====== RECORDS PROVIDED ======

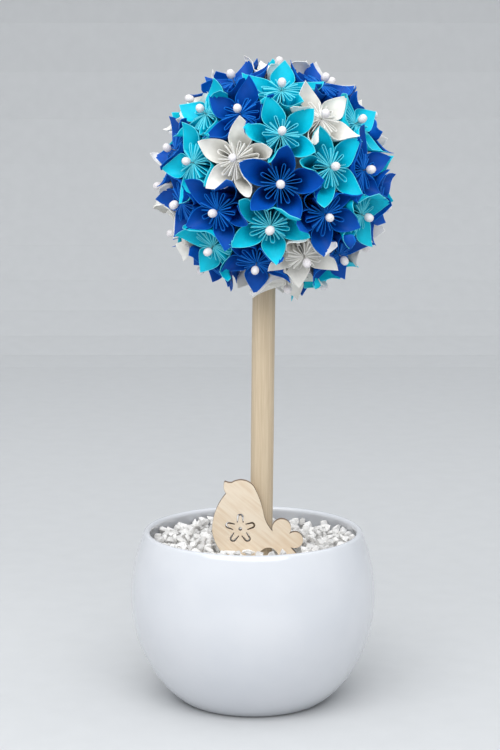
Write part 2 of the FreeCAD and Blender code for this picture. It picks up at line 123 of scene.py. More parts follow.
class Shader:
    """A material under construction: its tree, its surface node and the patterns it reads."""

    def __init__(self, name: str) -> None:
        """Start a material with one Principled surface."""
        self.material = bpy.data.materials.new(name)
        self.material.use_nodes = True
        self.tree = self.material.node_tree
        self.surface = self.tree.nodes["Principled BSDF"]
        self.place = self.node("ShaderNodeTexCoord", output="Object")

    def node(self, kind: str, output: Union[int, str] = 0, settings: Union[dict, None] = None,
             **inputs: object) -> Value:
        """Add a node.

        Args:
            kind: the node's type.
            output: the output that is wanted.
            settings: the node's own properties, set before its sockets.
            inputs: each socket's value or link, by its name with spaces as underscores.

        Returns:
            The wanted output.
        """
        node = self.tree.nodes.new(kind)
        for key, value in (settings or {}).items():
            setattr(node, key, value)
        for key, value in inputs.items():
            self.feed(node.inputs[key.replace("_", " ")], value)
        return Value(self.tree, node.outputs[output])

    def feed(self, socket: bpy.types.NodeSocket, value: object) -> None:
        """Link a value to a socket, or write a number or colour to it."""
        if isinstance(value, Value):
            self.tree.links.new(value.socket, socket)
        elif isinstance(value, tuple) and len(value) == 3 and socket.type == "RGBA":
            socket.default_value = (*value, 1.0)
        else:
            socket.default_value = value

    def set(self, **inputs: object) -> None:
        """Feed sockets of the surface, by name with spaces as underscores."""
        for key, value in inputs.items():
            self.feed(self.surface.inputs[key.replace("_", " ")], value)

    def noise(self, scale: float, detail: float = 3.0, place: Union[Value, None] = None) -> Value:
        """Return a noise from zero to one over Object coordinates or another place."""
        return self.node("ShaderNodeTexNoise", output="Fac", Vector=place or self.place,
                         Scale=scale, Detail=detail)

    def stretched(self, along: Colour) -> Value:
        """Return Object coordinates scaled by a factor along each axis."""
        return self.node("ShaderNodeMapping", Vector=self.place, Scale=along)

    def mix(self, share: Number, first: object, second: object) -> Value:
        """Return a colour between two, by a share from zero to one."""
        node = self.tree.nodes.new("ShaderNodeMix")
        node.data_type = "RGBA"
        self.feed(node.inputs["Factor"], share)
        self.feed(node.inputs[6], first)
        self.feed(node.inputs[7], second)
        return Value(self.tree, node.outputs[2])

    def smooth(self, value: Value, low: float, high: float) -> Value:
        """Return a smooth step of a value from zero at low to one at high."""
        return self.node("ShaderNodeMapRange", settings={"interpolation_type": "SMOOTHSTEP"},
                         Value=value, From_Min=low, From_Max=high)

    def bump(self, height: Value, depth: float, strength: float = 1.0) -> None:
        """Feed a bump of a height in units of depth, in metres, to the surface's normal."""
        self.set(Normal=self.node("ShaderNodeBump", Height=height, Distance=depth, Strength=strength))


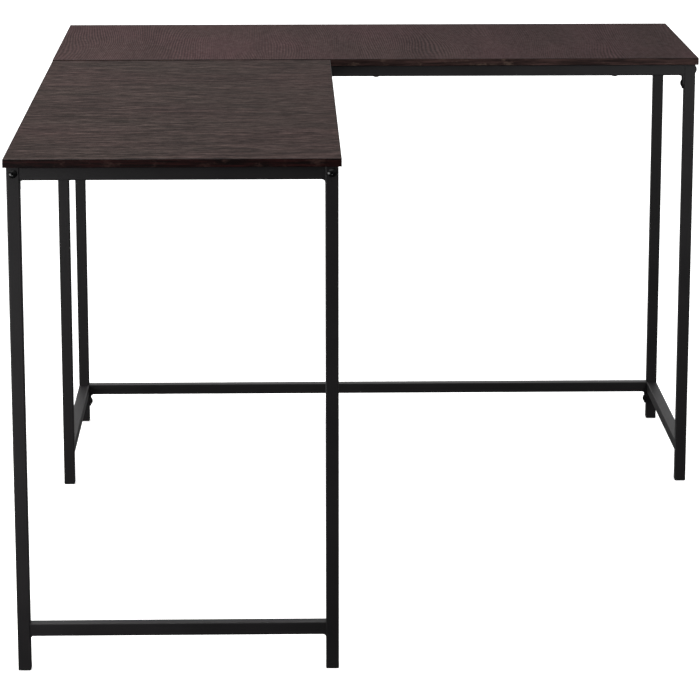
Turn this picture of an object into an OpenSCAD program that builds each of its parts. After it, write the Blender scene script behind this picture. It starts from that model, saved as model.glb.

======

• YOUR GOAL: Write down again the exact lines running from the beginning of the data to the line containing "under construction: its", with both ends included.

• RESULT OF THIS TASK:
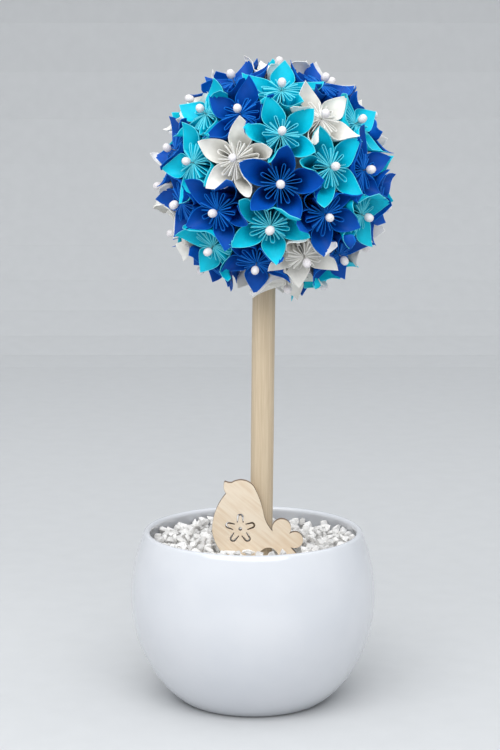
Write part 2 of the FreeCAD and Blender code for this picture. It picks up at line 123 of scene.py. More parts follow.
class Shader:
    """A material under construction: its tree, its surface node and the patterns it reads."""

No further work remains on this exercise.